Hagoort cites two key examples to support his claims. A little background is required.
When we encounter an unexpected word in a sentence ("He spread his warm bread with SOCKS."), a negative spike in electrical activity recorded from the surface of the scalp is detectable 400ms later and is thought to reflect the extra brain processing required for the surprise word.
Meanwhile, when we encounter a grammatical anomaly (e.g. "The boys kissES the girls") - there is a positive, more posterior, spike of activity, 600ms afterwards. This latter effect is observed even with nonsense sentences that violate grammatical rules, thus showing that the spike is independent from the processing of meaning.
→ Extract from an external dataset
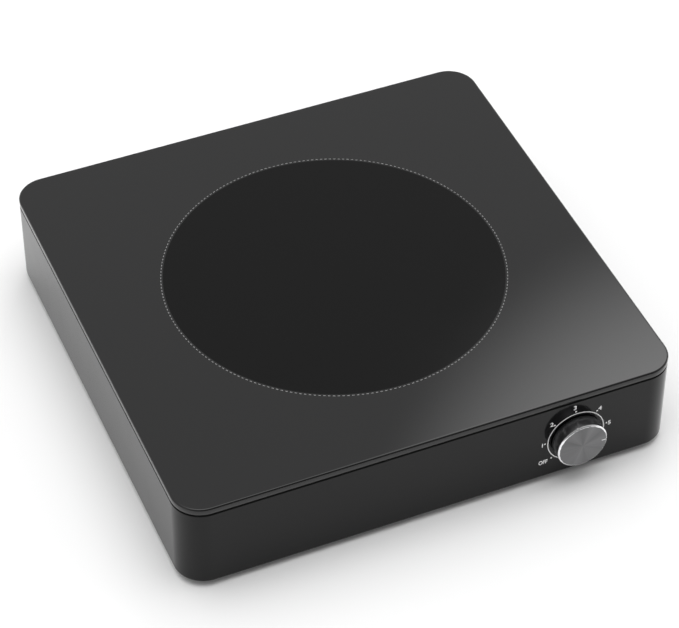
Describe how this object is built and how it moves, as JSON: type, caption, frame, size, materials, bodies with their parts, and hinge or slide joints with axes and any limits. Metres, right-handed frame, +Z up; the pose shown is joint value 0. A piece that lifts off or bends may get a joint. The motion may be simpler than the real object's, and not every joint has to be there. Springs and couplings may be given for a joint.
{
  "type": "hot plate burner",
  "caption": "Square table-top hot plate: black glass-ceramic top with a dashed cooking-zone ring, shallow black steel housing, aluminium control knob at front right.",
  "frame": {"origin": "on the surface it stands on, under the middle of the whole object, knob and cord gland included", "axes": "+Z up, +X to the right along the front, +Y from the knob side to the back"},
  "size_m": [0.29, 0.3, 0.061],
  "materials": {
    "black_glass": "gloss",
    "seal_silicone": "matte",
    "black_enamel": "gloss",
    "brushed_aluminium": "satin",
    "black_plastic": "matte",
    "black_rubber": "matte",
    "zinc_steel": "satin",
    "aluminised_steel": "satin",
    "fibre_insulation": "matte",
    "heater_alloy": "satin",
    "steatite": "satin",
    "brown_phenolic": "satin",
    "contact_brass": "satin",
    "spring_steel": "polished",
    "pale_plastic": "satin",
    "red_silicone": "satin",
    "blue_silicone": "satin",
    "white_silicone": "satin",
    "green_yellow": "satin"
  },
  "bodies": {
    "root": {"glass_plate": "black_glass", "glass_seal": "seal_silicone", "housing": "black_enamel", "base_cover": "black_enamel", "heater_dish": "aluminised_steel", "insulation_base": "fibre_insulation", "insulation_ring": "fibre_insulation", "heating_ribbon": "heater_alloy", "heater_terminal_block": "steatite", "heater_tab_front": "zinc_steel", "heater_tab_back": "zinc_steel", "limiter_rod": "steatite", "limiter_head": "steatite", "heater_strap": "zinc_steel", "heater_spring_left": "spring_steel", "heater_spring_right": "spring_steel", "strap_screw_left": "zinc_steel", "strap_screw_right": "zinc_steel", "lever_pin": "zinc_steel", "fixed_contact": "contact_brass", "regulator_case": "brown_phenolic", "regulator_cover": "brown_phenolic", "regulator_bush": "zinc_steel", "bush_nut": "zinc_steel", "regulator_tab_lower_left": "contact_brass", "regulator_tab_lower_right": "contact_brass", "regulator_tab_upper_left": "contact_brass", "regulator_tab_upper_right": "contact_brass", "cord_gland": "black_plastic", "gland_cap": "black_plastic", "gland_nut": "black_plastic", "mains_terminal_block": "pale_plastic", "block_screw": "zinc_steel", "earth_screw": "contact_brass", "wire_live": "red_silicone", "wire_neutral": "blue_silicone", "wire_limiter_feed": "white_silicone", "wire_limiter_to_heater": "white_silicone", "wire_heater_return": "white_silicone", "wire_earth": "green_yellow", "foot_front_left": "black_rubber", "foot_screw_front_left": "zinc_steel", "foot_front_right": "black_rubber", "foot_screw_front_right": "zinc_steel", "foot_back_left": "black_rubber", "foot_screw_back_left": "zinc_steel", "foot_back_right": "black_rubber", "foot_screw_back_right": "zinc_steel", "base_screw_1": "zinc_steel", "base_screw_2": "zinc_steel", "base_screw_3": "zinc_steel", "base_screw_4": "zinc_steel", "base_screw_5": "zinc_steel", "base_screw_6": "zinc_steel"},
    "knob": {"knob_cap": "brushed_aluminium", "knob_hub": "black_plastic", "knob_clip": "spring_steel", "regulator_shaft": "zinc_steel", "regulator_cam": "pale_plastic"},
    "lever": {"regulator_lever": "contact_brass"}
  },
  "joints": [
    {"name": "knob_turn", "type": "hinge", "parent": "root", "child": "knob", "pos_m": [0.084, -0.146, 0.03], "axis": [0, -1, 0], "range_deg": [0, 225]},
    {"name": "lever_swing", "type": "hinge", "parent": "root", "child": "lever", "pos_m": [0.069, -0.129, 0.0399], "axis": [0, 1, 0], "range_deg": [0, 4]}
  ],
  "couplings": [
    {"joint": "lever_swing", "follows": "knob_turn", "ratio": 0.017778}
  ]
}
Taken together, Hagoort says these findings have implications for psychological models of language processing because they endorse the idea that meaning and grammar are not handled by a "general-purpose language processor", as he puts it, but rather they are "domain specific" - in other words, processed independently.
For his second example, Hagoort points to a brain imaging study that showed the pleasantness of a smell was rated differently depending on whether it was accompanied by the label "cheese" or "body odour". Crucially, the brain imaging data showed the verbal label affected processing in the actual smell centre of the brain. "This example illustrates something that would not so easily be found out with a behavioral method: that language information acts directly in the olfactory input system," Hagoort said.
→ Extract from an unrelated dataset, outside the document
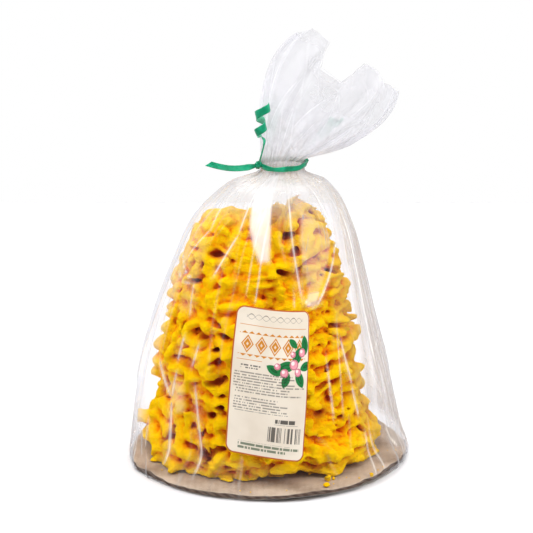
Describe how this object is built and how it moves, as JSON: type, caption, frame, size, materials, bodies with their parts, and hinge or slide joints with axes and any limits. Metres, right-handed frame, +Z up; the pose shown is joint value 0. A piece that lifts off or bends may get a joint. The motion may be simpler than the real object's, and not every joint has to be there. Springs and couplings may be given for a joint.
{
  "type": "tree cake in a tied clear bag",
  "caption": "Tall hollow spit-baked tree cake with ruffled, branched rings, on a round brown card in a clear bag gathered and tied with curling ribbon, with a paper label on the front.",
  "frame": {"origin": "the middle of the card's underside, where the part rests", "axes": "+Z up along the cake's height, -Y towards the front with the label, +X to the right seen from the front"},
  "size_m": [0.1954, 0.1947, 0.304],
  "materials": {
    "card": "matte",
    "cake": "matte",
    "film": "gloss",
    "label_paper": "satin",
    "ribbon": "satin"
  },
  "bodies": {
    "root": {"card": "card", "cake": "cake", "bag": "film", "label": "label_paper", "ribbon": "ribbon"}
  },
  "joints": []
}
Reference: Hagoort, P. (2008). Should Psychology Ignore the Language of the Brain?. Current Directions in Psychological Science, 17(2), 96-101. DOI: 10.1111/j.1467-8721.2008.00556.x (Access is currently free).
Addendum: Yes, I have heard of Jerry Fodor and ideas on modularity and, while he is not just a philosopher, he is also a cognitive scientist and is thus in a position to know something of what he's talking about. My remarks against philosophers were directed to people such as Daniel Dennett. Shock horror! Yes, Daniel Dennett. As an undergraduate I hugely enjoyed studying the 'Consciousness' module and devoured the textbook, and found that Dennett was a prime example of one of those who act as the proverbial spanner. As Blackmore described issue after issue, Dennett seemed to pop up everywhere as a naysayer.
Ah well, perhaps I'm wrong and I was just in a bad mood when I read that book.